**3D code data:**
────
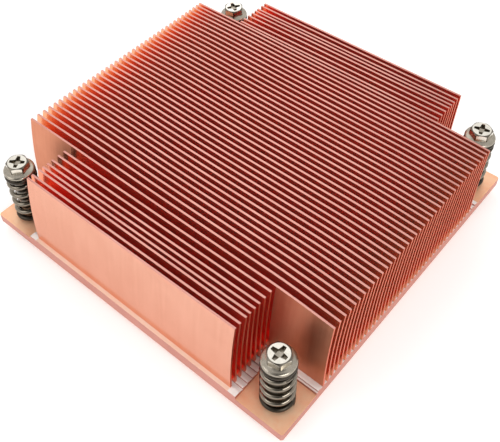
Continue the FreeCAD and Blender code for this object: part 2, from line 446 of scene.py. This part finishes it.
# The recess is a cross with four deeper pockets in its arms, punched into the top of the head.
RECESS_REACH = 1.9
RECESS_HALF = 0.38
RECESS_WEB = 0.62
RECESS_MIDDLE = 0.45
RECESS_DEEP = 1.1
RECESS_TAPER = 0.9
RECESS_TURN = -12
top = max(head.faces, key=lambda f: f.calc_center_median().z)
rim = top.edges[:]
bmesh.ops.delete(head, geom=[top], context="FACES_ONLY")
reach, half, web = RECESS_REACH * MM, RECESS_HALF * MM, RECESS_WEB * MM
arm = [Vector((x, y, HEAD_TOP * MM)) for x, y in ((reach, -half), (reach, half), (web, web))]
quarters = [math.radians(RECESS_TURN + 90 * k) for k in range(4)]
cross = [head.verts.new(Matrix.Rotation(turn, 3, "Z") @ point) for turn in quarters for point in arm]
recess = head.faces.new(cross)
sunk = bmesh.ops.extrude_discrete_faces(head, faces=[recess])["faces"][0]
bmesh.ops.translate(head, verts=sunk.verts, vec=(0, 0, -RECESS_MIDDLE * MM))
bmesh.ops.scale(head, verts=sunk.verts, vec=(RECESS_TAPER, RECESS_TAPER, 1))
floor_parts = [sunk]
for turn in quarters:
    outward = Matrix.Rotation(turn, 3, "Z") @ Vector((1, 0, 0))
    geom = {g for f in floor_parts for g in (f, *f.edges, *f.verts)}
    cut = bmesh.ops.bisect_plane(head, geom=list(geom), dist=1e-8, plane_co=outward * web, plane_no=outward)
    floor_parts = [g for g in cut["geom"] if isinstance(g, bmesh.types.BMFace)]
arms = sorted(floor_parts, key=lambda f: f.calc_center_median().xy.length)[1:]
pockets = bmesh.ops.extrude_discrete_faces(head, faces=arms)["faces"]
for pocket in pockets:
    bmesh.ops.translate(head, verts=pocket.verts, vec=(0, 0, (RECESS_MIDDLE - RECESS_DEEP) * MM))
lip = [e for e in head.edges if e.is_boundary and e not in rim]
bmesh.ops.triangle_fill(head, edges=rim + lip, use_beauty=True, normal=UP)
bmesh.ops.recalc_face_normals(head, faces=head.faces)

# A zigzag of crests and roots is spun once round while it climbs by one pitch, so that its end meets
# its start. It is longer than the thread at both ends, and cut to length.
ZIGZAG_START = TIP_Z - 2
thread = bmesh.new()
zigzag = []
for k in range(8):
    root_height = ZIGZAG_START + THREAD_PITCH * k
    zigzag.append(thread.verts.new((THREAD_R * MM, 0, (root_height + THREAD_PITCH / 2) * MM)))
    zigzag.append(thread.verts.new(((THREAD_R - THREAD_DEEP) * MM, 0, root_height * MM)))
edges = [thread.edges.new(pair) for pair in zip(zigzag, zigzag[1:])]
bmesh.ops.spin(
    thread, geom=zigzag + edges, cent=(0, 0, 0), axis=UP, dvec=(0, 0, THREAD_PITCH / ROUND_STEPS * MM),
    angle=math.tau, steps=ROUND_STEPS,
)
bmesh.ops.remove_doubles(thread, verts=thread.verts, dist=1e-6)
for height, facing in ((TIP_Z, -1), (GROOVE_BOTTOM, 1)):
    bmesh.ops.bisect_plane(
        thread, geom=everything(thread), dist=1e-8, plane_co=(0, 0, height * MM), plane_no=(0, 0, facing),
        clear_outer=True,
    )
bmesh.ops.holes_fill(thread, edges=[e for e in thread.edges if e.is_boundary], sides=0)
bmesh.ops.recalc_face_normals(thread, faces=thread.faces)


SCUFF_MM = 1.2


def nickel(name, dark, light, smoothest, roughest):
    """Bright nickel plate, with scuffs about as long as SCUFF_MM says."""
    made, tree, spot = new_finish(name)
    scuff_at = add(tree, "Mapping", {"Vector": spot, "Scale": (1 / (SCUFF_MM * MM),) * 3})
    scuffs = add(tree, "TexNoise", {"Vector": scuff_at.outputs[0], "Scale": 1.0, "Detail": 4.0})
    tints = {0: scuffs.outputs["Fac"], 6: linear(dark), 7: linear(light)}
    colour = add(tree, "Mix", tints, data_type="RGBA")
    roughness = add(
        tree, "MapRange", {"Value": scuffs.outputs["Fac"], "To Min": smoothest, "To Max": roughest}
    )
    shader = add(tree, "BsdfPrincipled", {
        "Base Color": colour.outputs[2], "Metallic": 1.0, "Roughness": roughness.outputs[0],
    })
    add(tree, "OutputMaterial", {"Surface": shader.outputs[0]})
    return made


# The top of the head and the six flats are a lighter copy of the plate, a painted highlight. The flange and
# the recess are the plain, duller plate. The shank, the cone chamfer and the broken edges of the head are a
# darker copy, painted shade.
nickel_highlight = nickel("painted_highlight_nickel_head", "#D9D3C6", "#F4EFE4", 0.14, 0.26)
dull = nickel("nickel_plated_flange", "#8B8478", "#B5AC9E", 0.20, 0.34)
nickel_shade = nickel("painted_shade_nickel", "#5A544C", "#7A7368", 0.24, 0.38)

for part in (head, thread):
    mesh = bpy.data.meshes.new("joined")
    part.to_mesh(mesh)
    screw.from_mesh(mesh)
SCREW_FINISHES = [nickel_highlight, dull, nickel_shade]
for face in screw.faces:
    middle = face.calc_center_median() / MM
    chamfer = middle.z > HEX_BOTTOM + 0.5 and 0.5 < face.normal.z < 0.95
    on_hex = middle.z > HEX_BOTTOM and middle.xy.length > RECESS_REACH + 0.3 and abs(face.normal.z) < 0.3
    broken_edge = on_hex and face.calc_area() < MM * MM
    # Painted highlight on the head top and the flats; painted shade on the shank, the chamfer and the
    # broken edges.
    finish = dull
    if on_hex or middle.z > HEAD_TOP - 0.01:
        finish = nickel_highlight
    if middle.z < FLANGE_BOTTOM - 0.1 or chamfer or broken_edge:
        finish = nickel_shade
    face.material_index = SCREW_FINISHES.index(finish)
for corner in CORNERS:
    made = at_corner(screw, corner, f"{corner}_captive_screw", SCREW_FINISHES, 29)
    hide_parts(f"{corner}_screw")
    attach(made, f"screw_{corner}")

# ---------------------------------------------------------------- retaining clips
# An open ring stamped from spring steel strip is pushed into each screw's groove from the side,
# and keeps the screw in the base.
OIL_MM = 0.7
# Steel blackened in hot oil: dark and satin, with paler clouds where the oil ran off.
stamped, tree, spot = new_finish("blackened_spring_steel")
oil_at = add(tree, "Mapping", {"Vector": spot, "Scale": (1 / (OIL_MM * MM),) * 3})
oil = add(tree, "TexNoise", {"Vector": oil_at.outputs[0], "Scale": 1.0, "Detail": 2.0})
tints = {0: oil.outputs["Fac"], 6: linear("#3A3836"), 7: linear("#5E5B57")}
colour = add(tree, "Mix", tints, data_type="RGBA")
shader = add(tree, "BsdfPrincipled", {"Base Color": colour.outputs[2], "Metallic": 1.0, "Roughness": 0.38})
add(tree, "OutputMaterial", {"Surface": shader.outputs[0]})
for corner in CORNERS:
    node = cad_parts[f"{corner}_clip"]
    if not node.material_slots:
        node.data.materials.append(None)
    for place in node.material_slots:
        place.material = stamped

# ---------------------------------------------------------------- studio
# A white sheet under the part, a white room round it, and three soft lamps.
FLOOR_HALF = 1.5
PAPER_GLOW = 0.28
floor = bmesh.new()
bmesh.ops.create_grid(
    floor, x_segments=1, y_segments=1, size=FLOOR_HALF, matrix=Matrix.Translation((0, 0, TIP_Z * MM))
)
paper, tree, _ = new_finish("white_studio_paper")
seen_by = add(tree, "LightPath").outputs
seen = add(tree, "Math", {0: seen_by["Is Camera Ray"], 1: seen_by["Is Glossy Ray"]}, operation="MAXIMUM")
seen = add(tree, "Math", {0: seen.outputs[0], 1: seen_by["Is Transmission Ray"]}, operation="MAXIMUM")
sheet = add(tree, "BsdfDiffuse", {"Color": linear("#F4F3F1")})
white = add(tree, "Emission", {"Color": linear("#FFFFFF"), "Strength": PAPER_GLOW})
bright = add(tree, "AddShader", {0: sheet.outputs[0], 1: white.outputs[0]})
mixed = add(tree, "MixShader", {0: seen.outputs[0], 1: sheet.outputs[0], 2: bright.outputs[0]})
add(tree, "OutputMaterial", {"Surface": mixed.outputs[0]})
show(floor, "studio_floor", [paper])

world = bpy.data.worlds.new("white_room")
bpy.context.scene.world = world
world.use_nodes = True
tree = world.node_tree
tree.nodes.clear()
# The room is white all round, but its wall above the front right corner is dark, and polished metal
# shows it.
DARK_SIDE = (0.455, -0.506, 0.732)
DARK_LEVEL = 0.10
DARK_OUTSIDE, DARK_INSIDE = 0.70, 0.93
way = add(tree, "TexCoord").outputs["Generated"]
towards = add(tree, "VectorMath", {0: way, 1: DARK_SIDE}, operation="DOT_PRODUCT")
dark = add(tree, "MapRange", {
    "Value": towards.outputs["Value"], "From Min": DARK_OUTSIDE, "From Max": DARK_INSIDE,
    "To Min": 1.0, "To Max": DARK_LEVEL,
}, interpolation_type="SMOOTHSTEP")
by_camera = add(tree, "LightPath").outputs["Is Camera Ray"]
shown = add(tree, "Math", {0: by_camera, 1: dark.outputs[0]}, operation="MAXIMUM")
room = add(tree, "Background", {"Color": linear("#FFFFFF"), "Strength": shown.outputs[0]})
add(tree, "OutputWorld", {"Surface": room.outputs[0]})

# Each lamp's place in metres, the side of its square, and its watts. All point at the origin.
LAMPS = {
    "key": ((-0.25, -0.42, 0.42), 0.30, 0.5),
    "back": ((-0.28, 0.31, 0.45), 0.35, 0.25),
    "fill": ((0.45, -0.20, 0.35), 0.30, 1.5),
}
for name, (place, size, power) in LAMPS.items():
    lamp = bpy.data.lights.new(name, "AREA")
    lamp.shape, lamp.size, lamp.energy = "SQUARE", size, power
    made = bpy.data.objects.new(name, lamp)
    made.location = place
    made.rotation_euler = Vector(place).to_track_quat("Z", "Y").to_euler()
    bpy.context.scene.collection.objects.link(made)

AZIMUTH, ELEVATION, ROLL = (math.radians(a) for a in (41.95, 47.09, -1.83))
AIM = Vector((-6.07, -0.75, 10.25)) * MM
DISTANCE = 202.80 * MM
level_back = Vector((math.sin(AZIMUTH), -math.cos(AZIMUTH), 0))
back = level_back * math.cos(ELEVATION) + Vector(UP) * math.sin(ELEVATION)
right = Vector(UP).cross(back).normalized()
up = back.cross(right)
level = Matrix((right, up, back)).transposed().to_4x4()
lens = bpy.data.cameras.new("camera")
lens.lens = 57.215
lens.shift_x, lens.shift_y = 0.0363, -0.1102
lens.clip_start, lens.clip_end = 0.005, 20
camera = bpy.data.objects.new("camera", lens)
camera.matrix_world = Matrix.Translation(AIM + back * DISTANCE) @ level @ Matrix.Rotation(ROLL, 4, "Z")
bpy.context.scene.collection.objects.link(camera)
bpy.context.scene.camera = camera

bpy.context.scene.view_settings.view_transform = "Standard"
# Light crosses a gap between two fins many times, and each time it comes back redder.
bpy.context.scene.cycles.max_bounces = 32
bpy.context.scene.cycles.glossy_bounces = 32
────
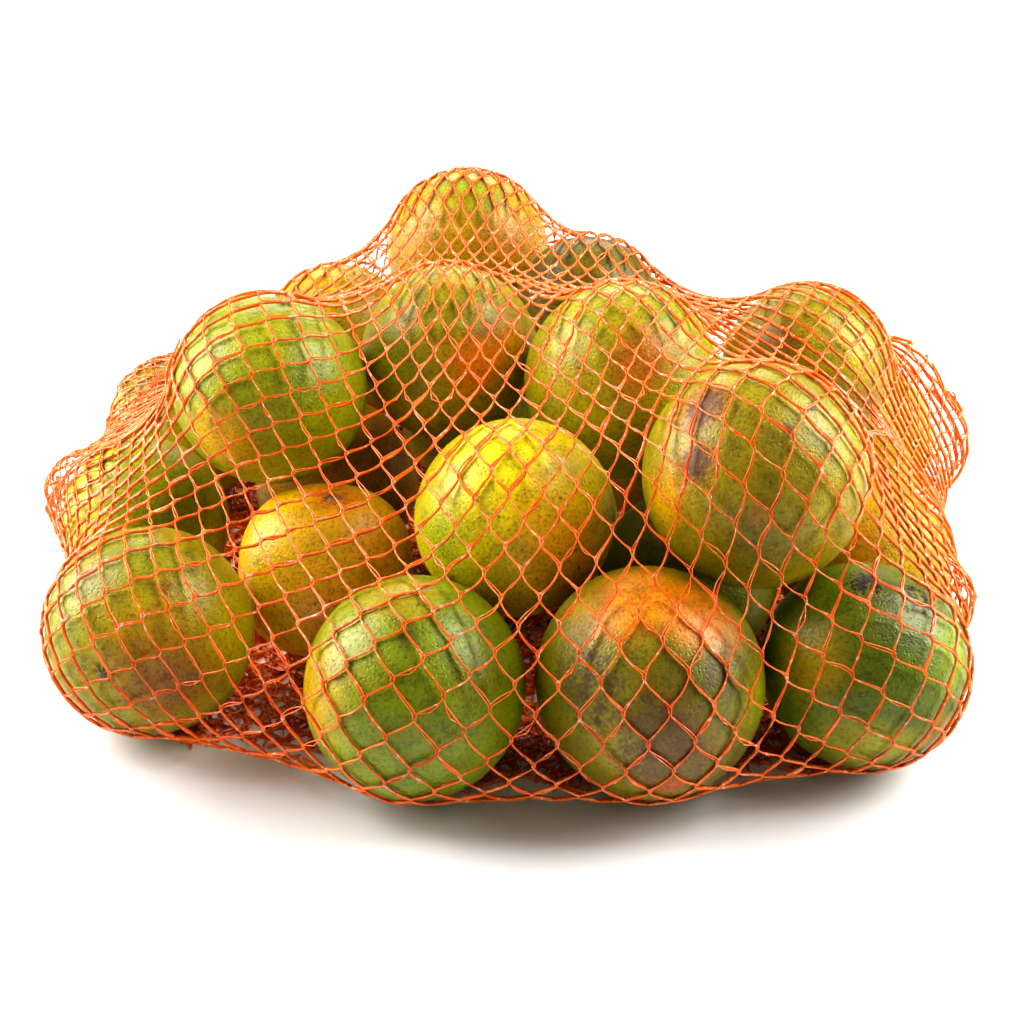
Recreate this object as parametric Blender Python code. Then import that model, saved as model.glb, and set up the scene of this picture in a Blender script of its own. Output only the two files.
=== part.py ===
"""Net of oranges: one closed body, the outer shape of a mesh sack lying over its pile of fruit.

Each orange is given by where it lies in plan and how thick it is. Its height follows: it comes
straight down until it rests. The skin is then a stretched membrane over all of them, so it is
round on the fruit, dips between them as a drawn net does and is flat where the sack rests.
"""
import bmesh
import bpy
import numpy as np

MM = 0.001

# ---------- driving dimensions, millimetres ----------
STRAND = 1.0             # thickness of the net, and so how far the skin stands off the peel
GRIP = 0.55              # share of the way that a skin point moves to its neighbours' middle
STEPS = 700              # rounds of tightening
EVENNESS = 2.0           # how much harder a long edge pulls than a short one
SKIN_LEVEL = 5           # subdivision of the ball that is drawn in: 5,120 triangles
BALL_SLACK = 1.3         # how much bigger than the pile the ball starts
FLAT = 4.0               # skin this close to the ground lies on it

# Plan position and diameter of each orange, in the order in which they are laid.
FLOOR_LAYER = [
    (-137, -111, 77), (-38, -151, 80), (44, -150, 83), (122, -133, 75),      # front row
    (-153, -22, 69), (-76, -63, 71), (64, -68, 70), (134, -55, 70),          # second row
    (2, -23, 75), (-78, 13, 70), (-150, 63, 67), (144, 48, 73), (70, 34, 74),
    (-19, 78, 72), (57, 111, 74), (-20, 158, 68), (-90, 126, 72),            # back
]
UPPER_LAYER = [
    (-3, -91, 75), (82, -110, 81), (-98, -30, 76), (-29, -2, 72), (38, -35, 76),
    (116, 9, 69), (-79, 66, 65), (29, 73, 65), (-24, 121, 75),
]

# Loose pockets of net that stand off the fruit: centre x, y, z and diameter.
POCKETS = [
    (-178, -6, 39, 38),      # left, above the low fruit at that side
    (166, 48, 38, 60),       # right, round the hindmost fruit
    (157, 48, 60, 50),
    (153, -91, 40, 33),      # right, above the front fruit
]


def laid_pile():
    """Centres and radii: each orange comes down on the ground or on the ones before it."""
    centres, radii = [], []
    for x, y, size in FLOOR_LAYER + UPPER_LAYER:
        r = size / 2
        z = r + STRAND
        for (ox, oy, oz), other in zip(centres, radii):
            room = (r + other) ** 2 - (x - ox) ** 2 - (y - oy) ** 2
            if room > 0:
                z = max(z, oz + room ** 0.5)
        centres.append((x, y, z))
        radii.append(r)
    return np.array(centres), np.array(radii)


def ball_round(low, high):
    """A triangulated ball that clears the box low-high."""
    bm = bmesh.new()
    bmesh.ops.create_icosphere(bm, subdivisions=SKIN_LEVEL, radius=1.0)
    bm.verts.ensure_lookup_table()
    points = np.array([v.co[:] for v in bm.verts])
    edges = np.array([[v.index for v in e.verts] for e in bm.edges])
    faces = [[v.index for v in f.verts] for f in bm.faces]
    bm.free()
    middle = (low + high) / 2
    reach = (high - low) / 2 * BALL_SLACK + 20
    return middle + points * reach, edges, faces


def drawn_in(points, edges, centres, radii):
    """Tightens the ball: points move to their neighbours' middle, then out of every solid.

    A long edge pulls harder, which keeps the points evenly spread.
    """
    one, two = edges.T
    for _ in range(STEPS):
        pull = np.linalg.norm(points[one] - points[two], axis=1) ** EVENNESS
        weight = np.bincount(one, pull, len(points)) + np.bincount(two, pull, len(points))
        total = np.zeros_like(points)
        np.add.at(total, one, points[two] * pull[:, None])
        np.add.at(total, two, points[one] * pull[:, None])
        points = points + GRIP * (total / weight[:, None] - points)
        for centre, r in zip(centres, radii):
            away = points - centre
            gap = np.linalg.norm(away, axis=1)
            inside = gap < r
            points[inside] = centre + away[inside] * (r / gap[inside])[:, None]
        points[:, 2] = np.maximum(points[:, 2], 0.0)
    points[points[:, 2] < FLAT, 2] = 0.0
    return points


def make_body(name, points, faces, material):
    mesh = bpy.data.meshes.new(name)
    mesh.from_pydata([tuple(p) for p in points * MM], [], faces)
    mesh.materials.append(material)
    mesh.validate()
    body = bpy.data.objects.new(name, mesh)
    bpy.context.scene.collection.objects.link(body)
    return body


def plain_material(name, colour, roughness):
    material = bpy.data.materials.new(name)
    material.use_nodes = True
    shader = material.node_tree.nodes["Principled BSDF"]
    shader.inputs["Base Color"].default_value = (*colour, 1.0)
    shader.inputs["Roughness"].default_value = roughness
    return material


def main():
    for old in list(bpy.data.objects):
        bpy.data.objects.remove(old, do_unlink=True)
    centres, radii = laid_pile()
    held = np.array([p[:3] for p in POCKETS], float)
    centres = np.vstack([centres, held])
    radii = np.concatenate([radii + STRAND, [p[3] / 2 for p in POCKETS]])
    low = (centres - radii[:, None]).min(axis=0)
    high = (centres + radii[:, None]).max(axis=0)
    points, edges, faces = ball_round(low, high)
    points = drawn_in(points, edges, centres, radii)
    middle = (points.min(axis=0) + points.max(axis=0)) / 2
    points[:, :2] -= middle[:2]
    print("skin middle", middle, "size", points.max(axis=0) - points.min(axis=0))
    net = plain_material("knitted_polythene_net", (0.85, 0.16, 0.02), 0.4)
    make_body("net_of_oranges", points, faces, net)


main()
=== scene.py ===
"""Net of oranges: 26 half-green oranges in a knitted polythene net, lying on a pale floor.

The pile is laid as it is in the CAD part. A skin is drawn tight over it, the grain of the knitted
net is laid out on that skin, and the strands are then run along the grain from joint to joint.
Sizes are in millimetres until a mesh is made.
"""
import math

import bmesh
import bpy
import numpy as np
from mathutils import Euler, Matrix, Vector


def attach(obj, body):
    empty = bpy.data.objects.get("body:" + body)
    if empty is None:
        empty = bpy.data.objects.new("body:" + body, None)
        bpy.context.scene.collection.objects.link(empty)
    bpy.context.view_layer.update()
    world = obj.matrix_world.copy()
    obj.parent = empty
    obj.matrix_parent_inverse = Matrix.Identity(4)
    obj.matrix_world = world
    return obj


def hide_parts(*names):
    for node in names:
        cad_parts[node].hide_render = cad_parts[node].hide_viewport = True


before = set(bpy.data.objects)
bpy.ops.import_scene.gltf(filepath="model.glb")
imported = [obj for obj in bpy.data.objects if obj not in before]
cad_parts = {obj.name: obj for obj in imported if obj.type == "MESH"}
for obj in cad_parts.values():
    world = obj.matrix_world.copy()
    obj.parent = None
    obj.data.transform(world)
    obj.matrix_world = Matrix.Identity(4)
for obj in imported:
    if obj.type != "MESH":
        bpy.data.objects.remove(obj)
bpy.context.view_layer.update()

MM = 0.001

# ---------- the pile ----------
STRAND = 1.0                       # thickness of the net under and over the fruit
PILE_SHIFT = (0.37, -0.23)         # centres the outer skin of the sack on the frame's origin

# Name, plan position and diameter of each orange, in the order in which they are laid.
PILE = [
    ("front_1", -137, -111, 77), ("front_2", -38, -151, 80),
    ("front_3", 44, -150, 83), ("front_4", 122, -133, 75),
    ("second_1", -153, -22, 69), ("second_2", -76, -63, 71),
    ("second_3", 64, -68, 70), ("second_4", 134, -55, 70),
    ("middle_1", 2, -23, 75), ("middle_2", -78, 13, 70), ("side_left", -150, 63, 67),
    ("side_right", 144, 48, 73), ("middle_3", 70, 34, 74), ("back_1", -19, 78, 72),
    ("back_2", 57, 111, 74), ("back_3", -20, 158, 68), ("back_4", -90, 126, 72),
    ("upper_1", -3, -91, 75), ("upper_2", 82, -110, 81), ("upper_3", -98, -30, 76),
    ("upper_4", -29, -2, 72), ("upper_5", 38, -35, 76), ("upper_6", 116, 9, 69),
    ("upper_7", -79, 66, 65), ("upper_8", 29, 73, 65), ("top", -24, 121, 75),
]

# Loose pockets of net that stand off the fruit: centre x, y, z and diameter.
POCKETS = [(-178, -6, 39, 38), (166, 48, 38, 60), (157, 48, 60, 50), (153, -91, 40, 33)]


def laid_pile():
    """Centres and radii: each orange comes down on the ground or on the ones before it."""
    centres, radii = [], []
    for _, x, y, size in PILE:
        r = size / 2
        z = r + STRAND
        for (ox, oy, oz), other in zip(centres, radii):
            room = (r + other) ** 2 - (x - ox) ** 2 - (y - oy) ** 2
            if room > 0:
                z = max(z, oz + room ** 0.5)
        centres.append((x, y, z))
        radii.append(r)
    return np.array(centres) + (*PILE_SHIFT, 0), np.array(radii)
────
**DIRECTIONS FOR THIS TASK:** Exactly the lines from the line that has "material.use_nodes = True" through the line that has "bpy.context.scene.collection.objects.link(empty)" are to be repeated, both included, with nothing added.

**ANSWER TO THE EXERCISE:**
    material.use_nodes = True
    shader = material.node_tree.nodes["Principled BSDF"]
    shader.inputs["Base Color"].default_value = (*colour, 1.0)
    shader.inputs["Roughness"].default_value = roughness
    return material


def main():
    for old in list(bpy.data.objects):
        bpy.data.objects.remove(old, do_unlink=True)
    centres, radii = laid_pile()
    held = np.array([p[:3] for p in POCKETS], float)
    centres = np.vstack([centres, held])
    radii = np.concatenate([radii + STRAND, [p[3] / 2 for p in POCKETS]])
    low = (centres - radii[:, None]).min(axis=0)
    high = (centres + radii[:, None]).max(axis=0)
    points, edges, faces = ball_round(low, high)
    points = drawn_in(points, edges, centres, radii)
    middle = (points.min(axis=0) + points.max(axis=0)) / 2
    points[:, :2] -= middle[:2]
    print("skin middle", middle, "size", points.max(axis=0) - points.min(axis=0))
    net = plain_material("knitted_polythene_net", (0.85, 0.16, 0.02), 0.4)
    make_body("net_of_oranges", points, faces, net)


main()
=== scene.py ===
"""Net of oranges: 26 half-green oranges in a knitted polythene net, lying on a pale floor.

The pile is laid as it is in the CAD part. A skin is drawn tight over it, the grain of the knitted
net is laid out on that skin, and the strands are then run along the grain from joint to joint.
Sizes are in millimetres until a mesh is made.
"""
import math

import bmesh
import bpy
import numpy as np
from mathutils import Euler, Matrix, Vector


def attach(obj, body):
    empty = bpy.data.objects.get("body:" + body)
    if empty is None:
        empty = bpy.data.objects.new("body:" + body, None)
        bpy.context.scene.collection.objects.link(empty)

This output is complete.